----- MATERIAL PROVIDED

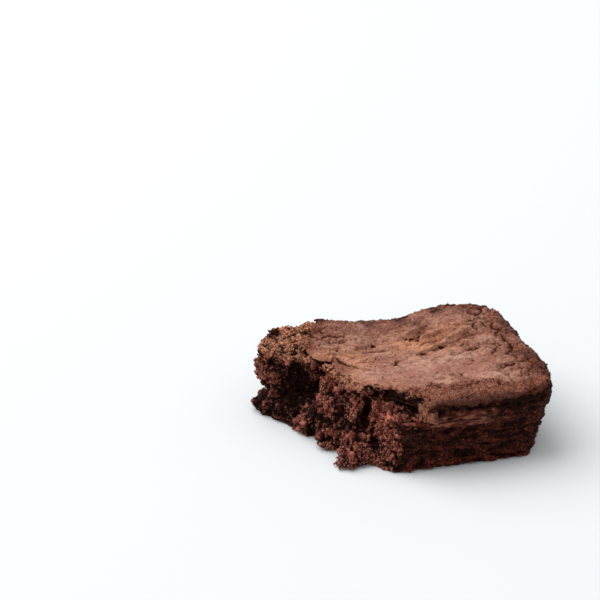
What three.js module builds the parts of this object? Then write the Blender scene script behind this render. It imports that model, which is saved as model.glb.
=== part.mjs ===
// The larger part of a chocolate brownie that was torn across by hand. Millimetres, +Z up.
// It stands on its flat underside, with the baked front side facing -Y and the torn face on -X.
//
// The brownie is one solid. Every point of its skin lies at a radius from one upright line, the heart,
// so the whole form is a radius that depends on a heading round the heart and on a height. The three
// baked sides and the tear are each such a radius, and the nearest one to the heart wins.
import * as THREE from "three";

// Driving dimensions.
const HEART = { x: 3.5, y: 11.25 }; // the upright line that the form is turned about
const FRONT = 44.3; // from the heart to the front side
const BACK = 22.2; // from the heart to the back side
const RIGHT = 42.6; // from the heart to the right side, at the top
const RIGHT_TURN = 0.025; // radians that the right side is out of square with the front
const RIGHT_DRAFT = 5.8; // how far the right side leans in from the top to the foot
const BACK_DRAFT = 3.0;
const FRONT_DRAFT = 0.4;
const CORNER_POWER = 8; // roundness of the upright corners: a higher power is a sharper corner
const FAR = 200; // past its ends the tear is further off than any baked side
const MEETING_POWER = 60; // sharpness of the edge where the tear meets a baked side
const BREAK = 2.2; // width over which a baked side gives way to torn crumb
const MIDDLE_HEIGHT = 22.6; // underside to the sunken middle of the top
const SHOULDER = 2.6; // radius of the rounded rim round the baked sides
const LIP = 0.7; // radius of the broken rim along the tear
const FOOT = 1.1; // radius of the rounded edge at the underside
const RIM_BULGE = 1.2; // how far the crusty rim stands out over the sides
const RIM_AT = 0.88; // where the rim stands out furthest, as a share of the height
const RIM_SPREAD = 0.14;
const UNDERCUT = 1.2; // how far the crumb draws back under the crust along the tear
const UNDERCUT_AT = 0.86;
const UNDERCUT_SPREAD = 0.09;

// Unevenness of the skin: the size of its bumps and how far they stand out or sink in.
const TORN_COARSE = { size: 5.5, depth: 1.5 };
const TORN_FINE = { size: 2.4, depth: 0.7 };
const BAKED_WAVE = { size: 6.0, depth: 0.3 };
const TOP_WAVE = { size: 9.0, depth: 0.35 };

// The tear, from the front to the back, as it runs along the top and along the underside.
const TEAR_TOP = [
  [2.4, -39.0], [0.2, -30.0], [-5.2, -21.5], [-12.2, -16.0], [-17.8, -9.5], [-20.8, -0.8], [-22.8, 6.6],
  [-27.8, 12.2], [-34.0, 15.6], [-39.6, 19.5], [-40.6, 25.2], [-37.5, 30.8], [-31.5, 36.0], [-28.0, 44.0],
];
const TEAR_FOOT = [
  [2.4, -56.0], [-8.0, -36.0], [-12.4, -29.8], [-14.6, -22.5], [-20.4, -14.6], [-26.8, -9.2], [-31.6, 1.2],
  [-34.4, 8.4], [-37.0, 13.4], [-39.4, 17.8], [-41.0, 23.6], [-39.0, 29.2], [-33.0, 36.0], [-28.0, 44.0],
];

// Lobes and hollows of the torn face: where they sit, how far they stand out, and how far they spread.
const TORN_LOBES = [
  { x: -19.0, y: -17.0, z: 1.5, out: 9.5, wide: 6.1, tall: 5.4 }, // the chunk that hangs on at the foot
  { x: -7.0, y: -26.0, z: 12.0, out: 2.2, wide: 6.7, tall: 7.0 }, // the lobe at the front
  { x: -12.5, y: -17.5, z: 12.5, out: -3.4, wide: 2.7, tall: 5.0 }, // the upright crevice beside it
  { x: -3.0, y: -24.0, z: 19.0, out: -2.6, wide: 5.1, tall: 2.2 }, // the gap under the crust above it
  { x: -22.0, y: -8.0, z: 12.0, out: 1.6, wide: 9.6, tall: 6.0 }, // the broad lobe in the middle
  { x: -30.0, y: 9.0, z: 13.5, out: -5.6, wide: 7.4, tall: 6.0 }, // the deep hollow under the corner
  { x: -41.5, y: 22.0, z: 10.0, out: -4.4, wide: 8.0, tall: 2.8 }, // the notch above the last prong
  { x: -41.5, y: 22.0, z: 3.5, out: 1.0, wide: 8.0, tall: 3.0 }, // the prong
];

// Swells and dips of the top: where they are, how high they stand, and how far they spread.
const TOP_SWELLS = [
  { x: 31.0, y: 28.0, up: 4.8, wide: 15.0 }, // the hump at the back right corner
  { x: -17.0, y: 30.0, up: 3.3, wide: 13.0 }, // the rise at the back left
  { x: 42.0, y: -18.0, up: 3.4, wide: 17.0 }, // the right rim
  { x: 43.0, y: 8.0, up: 1.6, wide: 10.0 }, // the same rim, further back
  { x: 8.0, y: -33.0, up: 1.2, wide: 14.0 }, // the front rim
  { x: -40.0, y: 24.0, up: 1.2, wide: 9.0 }, // the torn corner
  { x: -33.0, y: 34.0, up: 1.3, wide: 5.0 }, // its end at the back
  { x: -1.0, y: 33.0, up: 1.0, wide: 9.0 }, // the back rim
  { x: 12.0, y: 2.0, up: -0.9, wide: 12.0 }, // the sunken middle
];

// Mesh density: headings round the heart, rows up the sides, and rings as shares of the radius.
const BAKED_STEPS = 66;
const TORN_STEPS = 62;
const TORN_MARGIN = { back: 0.06, front: 0.3 }; // radians past the tear that keep its close headings
const SIDE_ROWS = 15;
const SHOULDER_ROWS = 3;
const TOP_RINGS = [0.88, 0.76, 0.62, 0.46, 0.28];
const RIM_RING = 0.6; // inside this ring the top no longer follows the height of the rim
const FLOOR_RINGS = [0.3, 0.62, 0.93];

const clamp01 = (t) => Math.min(1, Math.max(0, t));
const smooth = (t) => clamp01(t) ** 2 * (3 - 2 * clamp01(t));
const bell = (d) => Math.exp(-d * d);
const headingOf = (x, y) => {
  const angle = Math.atan2(y - HEART.y, x - HEART.x);
  return angle < 0 ? angle + 2 * Math.PI : angle; // 0 at +X, turning anticlockwise
};

// A smooth line through the tear's points, as a radius for each heading.
function tearRadius(points) {
  const knots = points
    .map(([x, y]) => ({ a: headingOf(x, y), r: Math.hypot(x - HEART.x, y - HEART.y) }))
    .sort((p, q) => p.a - q.a);
  return (heading) => {
    if (heading <= knots[0].a || heading >= knots.at(-1).a) return FAR;
    const i = knots.findIndex((k) => k.a > heading) - 1;
    const [p, q] = [knots[i], knots[i + 1]];
    const before = knots[Math.max(0, i - 1)];
    const after = knots[Math.min(knots.length - 1, i + 2)];
    const span = q.a - p.a;
    const t = (heading - p.a) / span;
    const slopeIn = ((q.r - before.r) / (q.a - before.a)) * span;
    const slopeOut = ((after.r - p.r) / (after.a - p.a)) * span;
    return (
      p.r * (2 * t ** 3 - 3 * t ** 2 + 1) +
      slopeIn * (t ** 3 - 2 * t ** 2 + t) +
      q.r * (3 * t ** 2 - 2 * t ** 3) +
      slopeOut * (t ** 3 - t ** 2)
    );
  };
}
const tearTop = tearRadius(TEAR_TOP);
const tearFoot = tearRadius(TEAR_FOOT);

// Radius of the baked block before it was torn: three flat sides joined by rounded corners.
function bakedRadius(heading, rise) {
  const [c, s] = [Math.cos(heading), Math.sin(heading)];
  const lean = 1 - rise;
  const bulge = RIM_BULGE * bell((rise - RIM_AT) / RIM_SPREAD);
  const right = RIGHT - RIGHT_DRAFT * lean + bulge;
  const front = FRONT - FRONT_DRAFT * lean + bulge;
  const back = BACK - BACK_DRAFT * lean + bulge;
  const towards = [
    Math.max(0, c * Math.cos(RIGHT_TURN) + s * Math.sin(RIGHT_TURN)) / right,
    Math.max(0, -s) / front,
    Math.max(0, s) / back,
  ];
  const sum = towards.reduce((total, t) => total + t ** CORNER_POWER, 0);
  return Math.min(FAR, sum ** (-1 / CORNER_POWER));
}

// Smooth noise from -1 to 1: random values on a lattice, blended between its corners.
function lattice(i, j, k) {
  const n = Math.sin(i * 127.1 + j * 311.7 + k * 74.7) * 43758.5453;
  return 2 * (n - Math.floor(n)) - 1;
}
function noise(x, y, z) {
  const [i, j, k] = [x, y, z].map(Math.floor);
  const [u, v, w] = [smooth(x - i), smooth(y - j), smooth(z - k)];
  const mix = (a, b, t) => a + (b - a) * t;
  const edge = (dj, dk) => mix(lattice(i, j + dj, k + dk), lattice(i + 1, j + dj, k + dk), u);
  return mix(mix(edge(0, 0), edge(1, 0), v), mix(edge(0, 1), edge(1, 1), v), w);
}

const relief = (wave, x, y, z) => wave.depth * noise(x / wave.size, y / wave.size, z / wave.size);

// Height of the top over the underside.
function topHeight(x, y) {
  const swell = TOP_SWELLS.reduce(
    (sum, s) => sum + s.up * bell(Math.hypot(x - s.x, y - s.y) / s.wide),
    0,
  );
  return MIDDLE_HEIGHT + swell + relief(TOP_WAVE, x, y, 0);
}

// The skin at a heading and a rise from 0 at the underside to 1 at the rim.
function sidePoint(heading, rise) {
  const baked = bakedRadius(heading, rise);
  const top = tearTop(heading);
  const foot = tearFoot(heading);
  const torn = foot + (top - foot) * smooth(rise);
  const tornWeight = smooth((baked - torn) / BREAK + 0.5);
  let radius = (baked ** -MEETING_POWER + torn ** -MEETING_POWER) ** (-1 / MEETING_POWER);

  const x = HEART.x + Math.cos(heading) * radius;
  const y = HEART.y + Math.sin(heading) * radius;
  const corner = SHOULDER + (LIP - SHOULDER) * tornWeight;
  const z = rise * (topHeight(x, y) - corner);

  if (tornWeight > 0) {
    const lobes = TORN_LOBES.reduce((sum, lobe) => {
      const across = Math.hypot(x - lobe.x, y - lobe.y) / lobe.wide;
      return sum + lobe.out * bell(across) * bell((z - lobe.z) / lobe.tall);
    }, 0);
    const undercut = -UNDERCUT * bell((rise - UNDERCUT_AT) / UNDERCUT_SPREAD);
    const rough = relief(TORN_COARSE, x, y, z) + relief(TORN_FINE, x, y, z);
    const calm = 1 - 0.65 * Math.abs(2 * rise - 1) ** 6; // less rough at the underside and the lip
    radius += tornWeight * (lobes + undercut + rough * calm);
  }
  radius += (1 - tornWeight) * relief(BAKED_WAVE, x, y, z);
  radius -= FOOT * (1 - Math.sqrt(1 - (1 - clamp01(z / FOOT)) ** 2));
  return { radius, z, corner };
}

// Every ring of the skin from the underside, up the sides, over the rim and in to the middle of the top.
function ringPoints(heading) {
  const at = (radius, z) => [
    HEART.x + Math.cos(heading) * radius,
    HEART.y + Math.sin(heading) * radius,
    z,
  ];
  const points = FLOOR_RINGS.map((share) => at(share * sidePoint(heading, 0).radius, 0));
  for (let row = 0; row <= SIDE_ROWS; row++) {
    const { radius, z } = sidePoint(heading, row / SIDE_ROWS);
    points.push(at(radius, z));
  }
  const rim = sidePoint(heading, 1);
  for (let row = 1; row <= SHOULDER_ROWS; row++) {
    const turn = (row / SHOULDER_ROWS) * (Math.PI / 2);
    const radius = rim.radius - rim.corner * (1 - Math.cos(turn));
    points.push(at(radius, rim.z + rim.corner * Math.sin(turn)));
  }
  for (const share of TOP_RINGS) {
    const radius = share * (rim.radius - rim.corner);
    const [x, y] = at(radius, 0);
    const atRim = smooth((share - RIM_RING) / (1 - RIM_RING));
    const z = topHeight(x, y) * (1 - atRim) + (rim.z + rim.corner) * atRim;
    points.push([x, y, z]);
  }
  return points;
}

// Headings are closer together along the tear, which holds the fine relief.
function headings() {
  const start = headingOf(...TEAR_TOP.at(-1)) - TORN_MARGIN.back;
  const end = headingOf(...TEAR_FOOT[0]) + TORN_MARGIN.front;
  const along = (from, to, steps) =>
    Array.from({ length: steps }, (_, i) => from + ((to - from) * i) / steps);
  const all = [...along(start, end, TORN_STEPS), ...along(end, start + 2 * Math.PI, BAKED_STEPS)];
  return all.map((angle) => angle % (2 * Math.PI));
}

// The closed skin: a grid of headings by rings, with one point to close each end.
function brownieGeometry() {
  const columns = headings().map(ringPoints);
  const rings = columns[0].length;
  const vertices = columns.flat(2);
  const floorCentre = vertices.length / 3;
  const topCentre = floorCentre + 1;
  vertices.push(HEART.x, HEART.y, 0);
  vertices.push(HEART.x, HEART.y, topHeight(HEART.x, HEART.y));

  const faces = [];
  columns.forEach((_, i) => {
    const here = i * rings;
    const next = ((i + 1) % columns.length) * rings;
    faces.push(floorCentre, next, here);
    for (let row = 0; row + 1 < rings; row++) {
      faces.push(here + row, next + row, next + row + 1);
      faces.push(here + row, next + row + 1, here + row + 1);
    }
    faces.push(topCentre, here + rings - 1, next + rings - 1);
  });

  const geometry = new THREE.BufferGeometry();
  geometry.setAttribute("position", new THREE.Float32BufferAttribute(vertices, 3));
  geometry.setIndex(faces);
  geometry.computeBoundingBox();
  const { min, max } = geometry.boundingBox;
  geometry.translate(-(min.x + max.x) / 2, -(min.y + max.y) / 2, -min.z);
  geometry.computeVertexNormals();
  return geometry;
}

const cake = new THREE.MeshStandardMaterial({ color: "#4a2a22", roughness: 0.85, metalness: 0 });

const brownie = new THREE.Mesh(brownieGeometry(), cake);
brownie.name = "brownie";

const group = new THREE.Group();
group.add(brownie);

export default group;
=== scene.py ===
import math

import bpy
import numpy as np
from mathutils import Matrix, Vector


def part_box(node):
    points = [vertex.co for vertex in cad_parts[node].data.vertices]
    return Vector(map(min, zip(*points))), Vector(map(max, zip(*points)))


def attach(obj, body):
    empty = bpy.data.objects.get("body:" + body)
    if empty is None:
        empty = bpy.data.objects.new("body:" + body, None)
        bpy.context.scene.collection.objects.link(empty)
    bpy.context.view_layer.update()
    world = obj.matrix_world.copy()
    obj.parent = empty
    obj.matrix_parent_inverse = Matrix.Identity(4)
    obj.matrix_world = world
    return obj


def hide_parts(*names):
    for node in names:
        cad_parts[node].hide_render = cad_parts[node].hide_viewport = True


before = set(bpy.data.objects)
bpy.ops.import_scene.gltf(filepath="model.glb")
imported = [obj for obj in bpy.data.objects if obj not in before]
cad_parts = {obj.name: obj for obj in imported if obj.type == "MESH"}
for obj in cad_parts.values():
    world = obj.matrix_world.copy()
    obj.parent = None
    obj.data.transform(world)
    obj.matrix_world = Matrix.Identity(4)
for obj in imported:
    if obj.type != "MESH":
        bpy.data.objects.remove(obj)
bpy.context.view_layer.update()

bl_info = {
    "name": "Torn chocolate brownie",
    "version": (1, 0, 0),
    "blender": (4, 5, 0),
    "location": "3D View > Sidebar > Brownie",
    "description": "Crumb, crust, loose grains and a soft-lit floor for the larger part of a torn brownie",
    "category": "Add Mesh",
}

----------

WHAT IS EXPECTED
For each line above that contains the word "names", copy that line.

WRITTEN REPLY
def hide_parts(*names):
    for node in names:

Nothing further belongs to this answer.